Но главное: «…вучыцца трэба!..» – помнили все.
Человеческая жалость Мироныча была хорошо принята и руководством института. Частенько на совещаниях, в ходе различных слушаний, конференций, даже на Учёном Совете, если возникало некое непонимание позиций, а то и тупики в научных спорах, несогласия и прочее, директор института ставил точку:
– Так что там по этому поводу говорил Мироныч? А? Вот то-то. Вучыцца трэба!..
Да и сотрудники не отставали.
– Как велел Мироныч, вучыцца трэба!..
А то и просто произнося имя Мироныча, задорно смеялись, словно это анекдот номер такой-то.
Ха-ха-ха!!!
Прошли годы. Встречаясь, бывшие и ныне работающие учёные, сотрудники института, был ли кто на той знаменитой уборке морковки или не был (теперь это уже и не важно), вспоминали:
– А помнишь: «…вучыцца трэба!..», – и по-доброму хохотали.

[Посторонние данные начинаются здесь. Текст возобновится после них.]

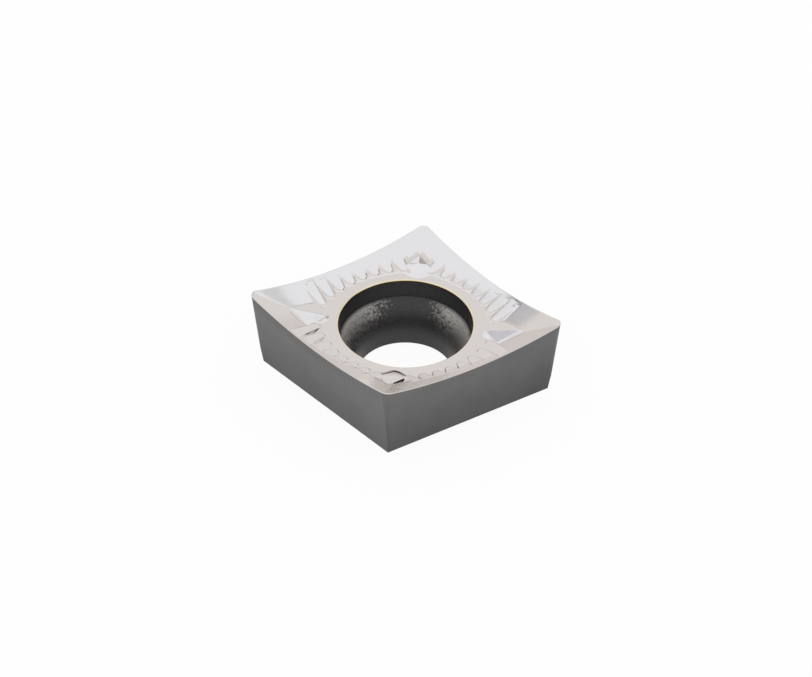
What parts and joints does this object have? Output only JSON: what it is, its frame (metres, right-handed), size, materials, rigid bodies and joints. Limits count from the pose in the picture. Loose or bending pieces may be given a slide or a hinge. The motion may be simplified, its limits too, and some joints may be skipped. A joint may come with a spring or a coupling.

– Ну, Мироныч, ну дал копоти, три десятка лет уж прошло, а помнят наши его слова.
Во как вошёл в историю!
День рождения
«Опыт истекших трёх с лишним лет показал, что положительные результаты в борьбе с пьянством достигаются там, где эта работа ведётся в соответствии с принципиальными установками партии – комплексно, последовательно и целеустремлённо, при умелом сочетании воспитательных, экономических, медицинских и административно-правовых мер. Скоординированные усилия партийных, советских, правоохранительных органов и общественных организаций позволили заметно сократить число случаев пьянства на производстве и в общественных местах. Оздоровляется обстановка в семьях, понизился уровень травматизма. Сократилась преступность на почве пьянства».
Из постановления ЦК КПСС «О ходе выполнения постановлений ЦК КПСС по вопросам усиления борьбы с пьянством и алкоголизмом». Октябрь 1988 года– Геннадий Павлович, разрешите?
В дверь кабинета директора протиснулся невысокого роста лысоватый человек. Протиснулся, а уж потом легонько постучал в дверь, уже с внутренней стороны.
– Разрешите?
– Да ты уже вошёл, давай проходи. Что там у тебя?
– Да вот, хотел бы посоветоваться с вами. Не читали сегодняшнюю прессу? Не успели. Понимаю, понимаю. Дело в том, что в «Правде» опубликован текст постановления ЦК партии о ходе выполнения решений по вопросам борьбы с пьянством и алкоголизмом. Так мне тут горком рекомендует срочно на собрание актива вопрос этот вынести. Как быть?
– Что значит «как быть»? Выполнять, конечно, что за вопрос. Только непонятно, почему так срочно и так часто? Наш народ и так уже пить перестал, нет спиртного в продаже. Мы же вроде на прошлой неделе эту тему обсуждали, не так ли?
– Ну, я не могу перечить горкому, сами понимаете. Приказали доложить немедля наше решение и дату. Кто-то подъедет из обкомовских.
– Ну, озадачат так озадачат. Обком – это серьёзно. Твои предложения, Петрович.
– Да завтра, я думаю, и соберёмся. Что тянуть, ноябрьские близятся, не хотелось бы к празднику затягивать.
– А что нам праздник? Всё одно кефиром чокаться за столами будем, – усмехнулся директор.
– Ну, ладно, звони в горком и организовывай, передай там нашим, я распорядился. Наверное, часиков на шестнадцать.
Секретарь парткома, шумно вздохнув, вышел из кабинета директора предприятия.
Собрать людей не проблема: сначала у себя, в центре, затем уж сами по филиалам. Главное здесь – перед областью и горкомом достойно выступить, сожрут ведь с потрохами, если что не так.